Khrzhanovsky has some insights into how a country steeped in institutional secrecy can become the kind of place where people make up preposterous stories that just might be true. He also fills 4 with dense symbolism, with lots of talk about twins, clones, doubles, and companions, and lots of images of wild animals who scavenge much like the human characters. But in spite of a handful of striking images—a shot of dogs being scared off by pile-drivers, a spooky aquarium-cleaning, a drunken party in which withered old ladies lift their shirts and slap each others' breasts—4 never resolves into anything special.

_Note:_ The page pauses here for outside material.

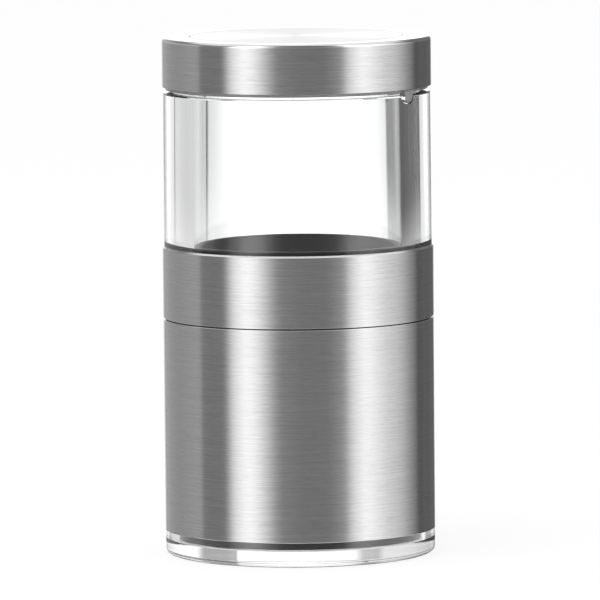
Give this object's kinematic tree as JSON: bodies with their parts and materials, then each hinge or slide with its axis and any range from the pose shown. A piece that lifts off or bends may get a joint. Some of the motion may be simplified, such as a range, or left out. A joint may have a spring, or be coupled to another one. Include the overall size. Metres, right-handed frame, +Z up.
{
  "type": "herb mill",
  "caption": "Hand-turned herb mill: steel sleeve on a clear foot cap, turning steel collar with a clear hopper, spring-loaded cutter inside, and a steel lid that pulls off.",
  "frame": {"origin": "centre of the foot's flat underside, where the mill stands on the table", "axes": "+Z up along the axis of the mill, -Y towards the front, +X to the right as the front is seen"},
  "size_m": [0.06, 0.06, 0.1145],
  "materials": {
    "clear_acrylic": "thick clear acrylic, moulded and polished",
    "brushed_steel": "stainless steel, brushed round the axis, with polished edges",
    "blade_steel": "stainless steel, ground and tumbled",
    "fastener_steel": "machined stainless steel",
    "milky_plastic": "natural translucent polypropylene with a satin skin",
    "black_plastic": "black moulded plastic with a fine satin texture",
    "grey_nylon": "glass-filled nylon, dark grey",
    "bronze": "oil-soaked sintered bronze",
    "black_rubber": "food-grade black rubber cord"
  },
  "bodies": {
    "foot": {"foot_cap": "clear_acrylic", "foot_seal": "black_rubber"},
    "base": {"sleeve": "brushed_steel", "base_housing": "black_plastic", "cutting_plate": "blade_steel", "plate_screws": "fastener_steel", "shaft_bush": "bronze", "glide_ring": "grey_nylon"},
    "hopper": {"collar": "brushed_steel", "hopper_tube": "clear_acrylic", "hopper_funnel": "black_plastic", "tube_seal": "black_rubber", "neck_seal": "black_rubber", "hopper_carrier": "black_plastic", "drive_spider": "grey_nylon", "spider_screws": "fastener_steel", "drive_shaft": "fastener_steel", "shaft_clip": "fastener_steel", "thrust_washer": "fastener_steel", "lock_nut": "fastener_steel"},
    "rotor": {"cutting_rotor": "blade_steel", "feed_wing": "grey_nylon", "rotor_spring": "fastener_steel"},
    "lid": {"lid_shell": "brushed_steel", "lid_disc": "brushed_steel", "lid_liner": "milky_plastic"}
  },
  "joints": [
    {"name": "foot_release", "type": "slide", "parent": "foot", "child": "base", "axis": [0, 0, 1], "range_m": [0, 0.03]},
    {"name": "hopper_turn", "type": "hinge", "parent": "base", "child": "hopper", "pos_m": [0, 0, 0.0523], "axis": [0, 0, 1], "continuous": true},
    {"name": "rotor_float", "type": "slide", "parent": "hopper", "child": "rotor", "axis": [0, 0, 1], "range_m": [0, 0.0008], "stiffness_N_per_m": 300, "springref_m": -0.01, "deforming": ["rotor_spring"]},
    {"name": "lid_lift", "type": "slide", "parent": "hopper", "child": "lid", "axis": [0, 0, 1], "range_m": [0, 0.03]}
  ]
}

Khrzhanovsky means to comment on how Russia's old world continues to remake the new, even if it's just in the way a village of elderly women fashion dolls out of partially chewed hunks of bread, in a craft project depicted in nauseating detail. But he gets mired in the methodology of contemporary foreign films. He opens the movie with a 30-minute conversation shot from a few tight, unvarying angles, and he later holds excessively long, unsteady takes of people and vehicles in monotonous motion. Khrzhanovsky spends so much time photographing nothing that he doesn't have a lot left over to complete his triptych. Shnurov and Laguta's stories get short shrift, while 4 repeatedly returns to the curvaceous, haunted Vovchenko. Still, at least Khrzhanovsky knows his strength, which is creating an atmosphere so palpable that audiences can almost smell Vovchenko's thick hair, redolent with ash, booze, conditioner, and ennui.